All material below is to be reproduced exactly.

# # # #

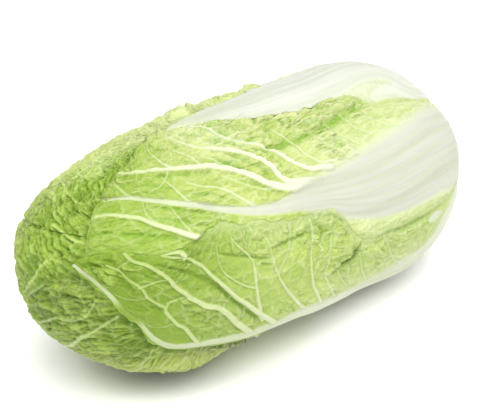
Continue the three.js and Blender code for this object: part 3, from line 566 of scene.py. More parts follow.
def vein_fields(L, X, Y):
    """For points in the leaf's plane (mm): ridge height, white mask and distance to the nearest side vein."""
    height = np.zeros(X.shape); mask = np.zeros(X.shape); near = np.full(X.shape, 60.0)
    veins = list(L["veins"]) + (auto_veins(L) if "auto" in L else [])
    rs = np.random.RandomState(L["seed"] + 5)
    for r0, r1, pts in veins:
        p = np.array(pts, float)
        xy = np.stack([p[:, 1] * D2R * ring_radius(p[:, 0]), p[:, 0]], 1)
        c = resample(xy)
        if len(c) > 6:
            w = np.interp(np.arange(len(c)), np.linspace(0, len(c) - 1, max(3, len(c) // 7)), (rs.rand(max(3, len(c) // 7)) - 0.5) * 1.3)
            w[0] = w[-1] = 0
            tang = np.gradient(c, axis=0); tang /= np.maximum(np.linalg.norm(tang, axis=1), 1e-6)[:, None]
            c = c + np.stack([-tang[:, 1], tang[:, 0]], 1) * w[:, None]
        rad = r0 + (r1 - r0) * np.linspace(0, 1, len(c)) ** 0.7
        pad = 22.0
        lo, hi = c.min(0) - pad, c.max(0) + pad
        idx = np.nonzero((X > lo[0]) & (X < hi[0]) & (Y > lo[1]) & (Y < hi[1]))[0]
        if len(idx) == 0:
            continue
        px, py = X[idx], Y[idx]
        best = np.full(len(idx), 1e9); br = np.full(len(idx), 1.0)
        a, b = c[:-1], c[1:]
        for k in range(len(a)):
            ab = b[k] - a[k]; l2 = max(ab @ ab, 1e-9)
            t = np.clip(((px - a[k, 0]) * ab[0] + (py - a[k, 1]) * ab[1]) / l2, 0, 1)
            d = np.hypot(px - a[k, 0] - t * ab[0], py - a[k, 1] - t * ab[1])
            hit = d < best
            best = np.where(hit, d, best); br = np.where(hit, rad[k], br)
        q = best / br
        ridge = (br * 1.25 + 0.25) * np.sqrt(np.clip(1 - np.clip(q / 1.35, 0, 1) ** 2, 0, 1)) ** 1.2
        tent = br * 0.35 * np.exp(-best / 4.5)
        height[idx] = np.maximum(height[idx], ridge + tent)
        mask[idx] = np.maximum(mask[idx], sm((1.22 - q) / 0.55) * np.clip(0.30 + br * 0.42, 0, 1))
        near[idx] = np.minimum(near[idx], best)
    return height, mask, near


def fold_fields(L, X, Y):
    """Creases pressed into the blade at known places: depth (mm) and painted shade."""
    deep = np.zeros(X.shape); dark = np.zeros(X.shape)
    for width, depth, tone, pts in L.get("folds", []):
        p = np.array(pts, float)
        c = resample(np.stack([p[:, 1] * D2R * ring_radius(p[:, 0]), p[:, 0]], 1), 1.0)
        best = np.full(X.shape, 1e9)
        idx = np.nonzero((X > c[:, 0].min() - 9) & (X < c[:, 0].max() + 9) & (Y > c[:, 1].min() - 9) & (Y < c[:, 1].max() + 9))[0]
        if len(idx) == 0:
            continue
        px, py = X[idx], Y[idx]; best = np.full(len(idx), 1e9); bt = np.zeros(len(idx))
        n = len(c) - 1
        for k in range(n):
            ab = c[k + 1] - c[k]; l2 = max(ab @ ab, 1e-9)
            t = np.clip(((px - c[k, 0]) * ab[0] + (py - c[k, 1]) * ab[1]) / l2, 0, 1)
            d = np.hypot(px - c[k, 0] - t * ab[0], py - c[k, 1] - t * ab[1])
            hit = d < best
            best = np.where(hit, d, best); bt = np.where(hit, (k + t) / n, bt)
        taper = 0.35 + 0.65 * np.sin(np.clip(bt, 0, 1) * math.pi) ** 0.6
        w = width * taper
        g = np.exp(-(best / w) ** 1.8)
        deep[idx] = np.maximum(deep[idx], depth * taper * g)
        dark[idx] = np.maximum(dark[idx], tone * np.exp(-(best / (w * 1.1)) ** 2) * taper)
    return deep, dark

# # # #

Result for this task:
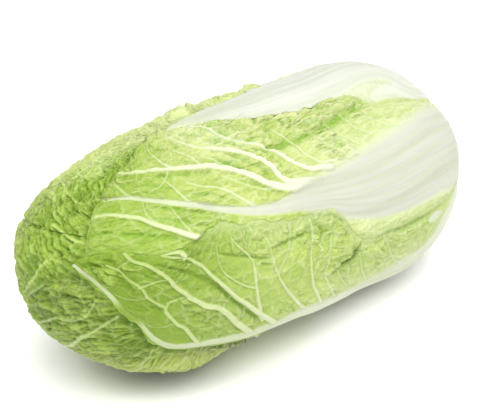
Continue the three.js and Blender code for this object: part 3, from line 566 of scene.py. More parts follow.
def vein_fields(L, X, Y):
    """For points in the leaf's plane (mm): ridge height, white mask and distance to the nearest side vein."""
    height = np.zeros(X.shape); mask = np.zeros(X.shape); near = np.full(X.shape, 60.0)
    veins = list(L["veins"]) + (auto_veins(L) if "auto" in L else [])
    rs = np.random.RandomState(L["seed"] + 5)
    for r0, r1, pts in veins:
        p = np.array(pts, float)
        xy = np.stack([p[:, 1] * D2R * ring_radius(p[:, 0]), p[:, 0]], 1)
        c = resample(xy)
        if len(c) > 6:
            w = np.interp(np.arange(len(c)), np.linspace(0, len(c) - 1, max(3, len(c) // 7)), (rs.rand(max(3, len(c) // 7)) - 0.5) * 1.3)
            w[0] = w[-1] = 0
            tang = np.gradient(c, axis=0); tang /= np.maximum(np.linalg.norm(tang, axis=1), 1e-6)[:, None]
            c = c + np.stack([-tang[:, 1], tang[:, 0]], 1) * w[:, None]
        rad = r0 + (r1 - r0) * np.linspace(0, 1, len(c)) ** 0.7
        pad = 22.0
        lo, hi = c.min(0) - pad, c.max(0) + pad
        idx = np.nonzero((X > lo[0]) & (X < hi[0]) & (Y > lo[1]) & (Y < hi[1]))[0]
        if len(idx) == 0:
            continue
        px, py = X[idx], Y[idx]
        best = np.full(len(idx), 1e9); br = np.full(len(idx), 1.0)
        a, b = c[:-1], c[1:]
        for k in range(len(a)):
            ab = b[k] - a[k]; l2 = max(ab @ ab, 1e-9)
            t = np.clip(((px - a[k, 0]) * ab[0] + (py - a[k, 1]) * ab[1]) / l2, 0, 1)
            d = np.hypot(px - a[k, 0] - t * ab[0], py - a[k, 1] - t * ab[1])
            hit = d < best
            best = np.where(hit, d, best); br = np.where(hit, rad[k], br)
        q = best / br
        ridge = (br * 1.25 + 0.25) * np.sqrt(np.clip(1 - np.clip(q / 1.35, 0, 1) ** 2, 0, 1)) ** 1.2
        tent = br * 0.35 * np.exp(-best / 4.5)
        height[idx] = np.maximum(height[idx], ridge + tent)
        mask[idx] = np.maximum(mask[idx], sm((1.22 - q) / 0.55) * np.clip(0.30 + br * 0.42, 0, 1))
        near[idx] = np.minimum(near[idx], best)
    return height, mask, near


def fold_fields(L, X, Y):
    """Creases pressed into the blade at known places: depth (mm) and painted shade."""
    deep = np.zeros(X.shape); dark = np.zeros(X.shape)
    for width, depth, tone, pts in L.get("folds", []):
        p = np.array(pts, float)
        c = resample(np.stack([p[:, 1] * D2R * ring_radius(p[:, 0]), p[:, 0]], 1), 1.0)
        best = np.full(X.shape, 1e9)
        idx = np.nonzero((X > c[:, 0].min() - 9) & (X < c[:, 0].max() + 9) & (Y > c[:, 1].min() - 9) & (Y < c[:, 1].max() + 9))[0]
        if len(idx) == 0:
            continue
        px, py = X[idx], Y[idx]; best = np.full(len(idx), 1e9); bt = np.zeros(len(idx))
        n = len(c) - 1
        for k in range(n):
            ab = c[k + 1] - c[k]; l2 = max(ab @ ab, 1e-9)
            t = np.clip(((px - c[k, 0]) * ab[0] + (py - c[k, 1]) * ab[1]) / l2, 0, 1)
            d = np.hypot(px - c[k, 0] - t * ab[0], py - c[k, 1] - t * ab[1])
            hit = d < best
            best = np.where(hit, d, best); bt = np.where(hit, (k + t) / n, bt)
        taper = 0.35 + 0.65 * np.sin(np.clip(bt, 0, 1) * math.pi) ** 0.6
        w = width * taper
        g = np.exp(-(best / w) ** 1.8)
        deep[idx] = np.maximum(deep[idx], depth * taper * g)
        dark[idx] = np.maximum(dark[idx], tone * np.exp(-(best / (w * 1.1)) ** 2) * taper)
    return deep, dark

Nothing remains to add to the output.